Но тот случай – другой. Я был совсем еще молодой учитель, потому и запомнил, потом уже спокойней к такому относился, да и репутация была уже непрошибаемая, регалии всякие.

В общем, эта мамаша пришла ко мне на родительском дне и говорит:

– Мой муж работает в Министерстве иностранных дел (он был сначала послом, потом замминистра, и я это знал, у нас же в журнале на последней странице надо было все это заполнять).

– И что?

– Так вот, его не устраивает такая успеваемость сына.

Я ей и ответил:

– Ну что ж, не устраивает – пускай увольняется.

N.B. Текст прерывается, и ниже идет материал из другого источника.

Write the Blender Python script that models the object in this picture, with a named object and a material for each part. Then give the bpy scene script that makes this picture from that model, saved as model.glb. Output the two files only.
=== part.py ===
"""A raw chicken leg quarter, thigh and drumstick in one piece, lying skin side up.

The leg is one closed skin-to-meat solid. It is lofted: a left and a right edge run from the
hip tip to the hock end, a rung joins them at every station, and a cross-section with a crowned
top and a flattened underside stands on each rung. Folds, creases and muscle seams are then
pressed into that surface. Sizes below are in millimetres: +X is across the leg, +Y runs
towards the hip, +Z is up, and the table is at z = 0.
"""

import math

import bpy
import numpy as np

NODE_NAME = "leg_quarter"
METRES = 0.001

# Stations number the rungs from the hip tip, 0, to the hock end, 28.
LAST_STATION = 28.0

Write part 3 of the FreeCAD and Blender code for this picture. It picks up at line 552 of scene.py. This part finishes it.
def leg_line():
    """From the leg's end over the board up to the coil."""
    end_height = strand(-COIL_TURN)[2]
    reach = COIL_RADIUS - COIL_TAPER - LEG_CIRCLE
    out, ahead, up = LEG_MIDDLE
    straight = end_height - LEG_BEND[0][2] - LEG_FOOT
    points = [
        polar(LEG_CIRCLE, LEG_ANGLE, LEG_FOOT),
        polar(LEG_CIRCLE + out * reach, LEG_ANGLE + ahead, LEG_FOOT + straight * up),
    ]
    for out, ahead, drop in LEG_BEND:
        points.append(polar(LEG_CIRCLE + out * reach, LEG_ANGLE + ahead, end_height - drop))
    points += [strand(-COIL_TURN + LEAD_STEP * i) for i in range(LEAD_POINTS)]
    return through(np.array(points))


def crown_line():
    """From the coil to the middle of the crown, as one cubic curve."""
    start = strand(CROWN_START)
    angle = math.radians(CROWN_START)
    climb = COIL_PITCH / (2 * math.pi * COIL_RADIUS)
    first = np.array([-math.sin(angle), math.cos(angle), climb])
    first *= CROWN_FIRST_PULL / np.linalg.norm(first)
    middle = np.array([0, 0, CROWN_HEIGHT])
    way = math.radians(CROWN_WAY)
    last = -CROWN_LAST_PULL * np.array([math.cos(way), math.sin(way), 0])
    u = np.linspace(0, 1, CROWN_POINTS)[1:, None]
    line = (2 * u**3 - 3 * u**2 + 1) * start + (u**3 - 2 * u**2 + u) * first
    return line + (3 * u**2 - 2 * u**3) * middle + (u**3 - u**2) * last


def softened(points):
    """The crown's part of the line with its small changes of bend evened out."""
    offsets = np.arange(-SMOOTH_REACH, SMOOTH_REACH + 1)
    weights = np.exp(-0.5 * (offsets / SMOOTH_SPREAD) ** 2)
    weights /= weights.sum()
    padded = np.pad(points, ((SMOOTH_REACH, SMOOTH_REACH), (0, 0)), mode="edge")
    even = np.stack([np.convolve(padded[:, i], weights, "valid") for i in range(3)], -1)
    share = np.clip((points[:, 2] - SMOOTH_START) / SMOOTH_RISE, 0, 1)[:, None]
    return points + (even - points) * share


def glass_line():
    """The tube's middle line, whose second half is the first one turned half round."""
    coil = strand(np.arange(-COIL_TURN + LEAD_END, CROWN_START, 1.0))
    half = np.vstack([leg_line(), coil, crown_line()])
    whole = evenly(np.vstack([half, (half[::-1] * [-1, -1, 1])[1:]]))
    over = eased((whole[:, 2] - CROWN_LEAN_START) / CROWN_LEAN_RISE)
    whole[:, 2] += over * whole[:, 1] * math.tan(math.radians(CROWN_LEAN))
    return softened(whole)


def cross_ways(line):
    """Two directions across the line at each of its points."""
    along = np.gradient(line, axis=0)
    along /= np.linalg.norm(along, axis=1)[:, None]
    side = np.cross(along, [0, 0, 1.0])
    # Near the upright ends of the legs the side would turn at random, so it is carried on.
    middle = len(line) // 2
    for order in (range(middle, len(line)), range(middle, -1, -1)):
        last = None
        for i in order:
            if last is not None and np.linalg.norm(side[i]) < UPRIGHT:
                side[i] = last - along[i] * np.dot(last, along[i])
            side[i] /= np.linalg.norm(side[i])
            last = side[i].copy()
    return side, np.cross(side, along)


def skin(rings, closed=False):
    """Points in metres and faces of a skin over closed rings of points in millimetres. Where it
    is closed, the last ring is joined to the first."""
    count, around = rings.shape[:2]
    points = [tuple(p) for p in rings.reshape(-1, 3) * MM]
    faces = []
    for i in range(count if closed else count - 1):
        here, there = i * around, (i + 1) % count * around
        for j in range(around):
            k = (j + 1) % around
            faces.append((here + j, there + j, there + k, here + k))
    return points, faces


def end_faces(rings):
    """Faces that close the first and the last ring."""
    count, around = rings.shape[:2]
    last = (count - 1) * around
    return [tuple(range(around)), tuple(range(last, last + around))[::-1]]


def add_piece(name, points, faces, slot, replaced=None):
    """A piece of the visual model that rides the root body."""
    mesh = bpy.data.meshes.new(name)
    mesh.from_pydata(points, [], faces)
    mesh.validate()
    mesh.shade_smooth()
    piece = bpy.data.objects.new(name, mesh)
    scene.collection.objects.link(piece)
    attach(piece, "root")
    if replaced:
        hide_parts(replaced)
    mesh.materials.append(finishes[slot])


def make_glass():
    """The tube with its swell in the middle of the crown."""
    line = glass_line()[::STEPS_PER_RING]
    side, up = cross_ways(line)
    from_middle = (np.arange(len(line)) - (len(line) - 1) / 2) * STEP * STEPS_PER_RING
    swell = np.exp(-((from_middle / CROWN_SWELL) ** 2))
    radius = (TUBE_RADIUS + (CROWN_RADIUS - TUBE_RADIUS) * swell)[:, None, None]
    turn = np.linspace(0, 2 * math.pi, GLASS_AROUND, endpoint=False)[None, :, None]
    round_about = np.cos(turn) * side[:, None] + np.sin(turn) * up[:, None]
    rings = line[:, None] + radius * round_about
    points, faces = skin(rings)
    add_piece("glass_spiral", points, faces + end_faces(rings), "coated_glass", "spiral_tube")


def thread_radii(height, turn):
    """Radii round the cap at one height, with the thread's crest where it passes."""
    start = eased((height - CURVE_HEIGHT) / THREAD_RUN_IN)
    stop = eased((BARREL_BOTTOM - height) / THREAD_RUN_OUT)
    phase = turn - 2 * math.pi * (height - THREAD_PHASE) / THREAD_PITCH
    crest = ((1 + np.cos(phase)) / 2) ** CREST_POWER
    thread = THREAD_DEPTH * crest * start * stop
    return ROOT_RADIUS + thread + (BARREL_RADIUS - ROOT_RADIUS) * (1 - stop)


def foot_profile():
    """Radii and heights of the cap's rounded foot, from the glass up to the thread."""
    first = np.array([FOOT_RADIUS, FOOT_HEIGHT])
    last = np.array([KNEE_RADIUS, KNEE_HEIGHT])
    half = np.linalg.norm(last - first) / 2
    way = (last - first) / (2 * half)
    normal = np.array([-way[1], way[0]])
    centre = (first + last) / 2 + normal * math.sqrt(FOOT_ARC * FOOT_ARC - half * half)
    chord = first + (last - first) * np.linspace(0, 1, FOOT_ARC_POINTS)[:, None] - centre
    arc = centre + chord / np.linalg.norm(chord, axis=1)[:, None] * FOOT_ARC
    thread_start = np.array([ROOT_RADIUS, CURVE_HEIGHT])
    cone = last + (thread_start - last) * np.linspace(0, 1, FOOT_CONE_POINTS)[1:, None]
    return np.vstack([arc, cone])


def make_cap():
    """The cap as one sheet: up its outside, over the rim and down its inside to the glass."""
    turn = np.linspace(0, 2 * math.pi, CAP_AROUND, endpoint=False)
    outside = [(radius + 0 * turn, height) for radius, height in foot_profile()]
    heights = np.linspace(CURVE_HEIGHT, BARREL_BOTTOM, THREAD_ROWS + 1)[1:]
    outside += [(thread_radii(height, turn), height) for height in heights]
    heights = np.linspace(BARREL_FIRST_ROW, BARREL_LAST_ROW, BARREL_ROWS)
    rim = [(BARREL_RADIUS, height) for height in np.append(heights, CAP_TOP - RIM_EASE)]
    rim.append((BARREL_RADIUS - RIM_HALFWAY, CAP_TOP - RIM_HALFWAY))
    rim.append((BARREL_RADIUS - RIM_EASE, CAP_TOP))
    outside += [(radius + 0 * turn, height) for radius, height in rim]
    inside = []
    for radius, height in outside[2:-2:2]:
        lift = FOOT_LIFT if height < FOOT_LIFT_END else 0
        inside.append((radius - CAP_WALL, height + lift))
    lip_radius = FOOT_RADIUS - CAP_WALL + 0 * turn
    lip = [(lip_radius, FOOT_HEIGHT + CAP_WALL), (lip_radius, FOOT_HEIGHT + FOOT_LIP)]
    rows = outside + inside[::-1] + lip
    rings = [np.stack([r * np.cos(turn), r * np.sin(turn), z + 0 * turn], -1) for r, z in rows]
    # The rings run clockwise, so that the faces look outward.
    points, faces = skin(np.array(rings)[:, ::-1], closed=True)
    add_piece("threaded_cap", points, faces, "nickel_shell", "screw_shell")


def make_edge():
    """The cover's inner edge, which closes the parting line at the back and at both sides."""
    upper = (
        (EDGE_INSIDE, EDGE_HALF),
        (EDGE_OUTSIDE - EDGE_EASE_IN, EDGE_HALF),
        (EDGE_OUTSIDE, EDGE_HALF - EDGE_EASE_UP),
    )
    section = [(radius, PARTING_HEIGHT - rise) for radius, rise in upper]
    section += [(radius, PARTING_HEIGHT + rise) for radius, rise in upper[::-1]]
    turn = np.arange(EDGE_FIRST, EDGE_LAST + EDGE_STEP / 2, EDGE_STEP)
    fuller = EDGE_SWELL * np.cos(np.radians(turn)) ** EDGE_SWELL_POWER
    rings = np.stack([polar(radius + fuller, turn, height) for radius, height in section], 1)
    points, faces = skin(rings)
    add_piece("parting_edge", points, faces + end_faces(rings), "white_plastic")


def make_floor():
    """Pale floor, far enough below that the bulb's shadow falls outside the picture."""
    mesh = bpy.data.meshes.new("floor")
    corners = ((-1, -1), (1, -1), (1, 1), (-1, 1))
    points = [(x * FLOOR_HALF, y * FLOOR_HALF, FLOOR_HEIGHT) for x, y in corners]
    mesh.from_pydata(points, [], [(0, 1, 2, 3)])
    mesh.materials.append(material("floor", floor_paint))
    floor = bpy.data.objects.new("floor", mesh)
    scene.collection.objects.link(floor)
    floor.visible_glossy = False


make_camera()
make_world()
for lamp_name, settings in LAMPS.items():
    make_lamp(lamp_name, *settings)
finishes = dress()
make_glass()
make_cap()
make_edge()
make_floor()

Она пошла к директору. Потом уже “мой муж” сам пришел ко мне разбираться. Мы тяжело поговорили. Но сына в моем классе – оставил. Нормальный парень был. После этой истории пару недель краснел. Потом забылось все.

Это не такое уж геройство было, кстати. Отец любил фронтовую поговорку: “Дальше фронта не пошлют, меньше взвода не дадут”. Очередь претендентов стояла к креслу посла, а за моей дверью школьного учителя давки никогда не было, я делал, что считал нужным.

Кроме математики я вел факультатив, который назывался “Мир искусства”. Я туда приводил ребятам и Парщикова, и Жданова, и других – тогда подпольных, непечатных. Занимались мы так: я рассказывал о поэте, читал стихи, обсуждали, и следующее занятие о том же поэте, или, если хотели, меняли героя. Мандельштамом мы занимались месяца два, а про кого-то, может, одного занятия хватало. Как на душу легло. Про это лучше Юлика Гуголева спросить, он учился в этой школе, ходил ко мне на “Мир искусства”.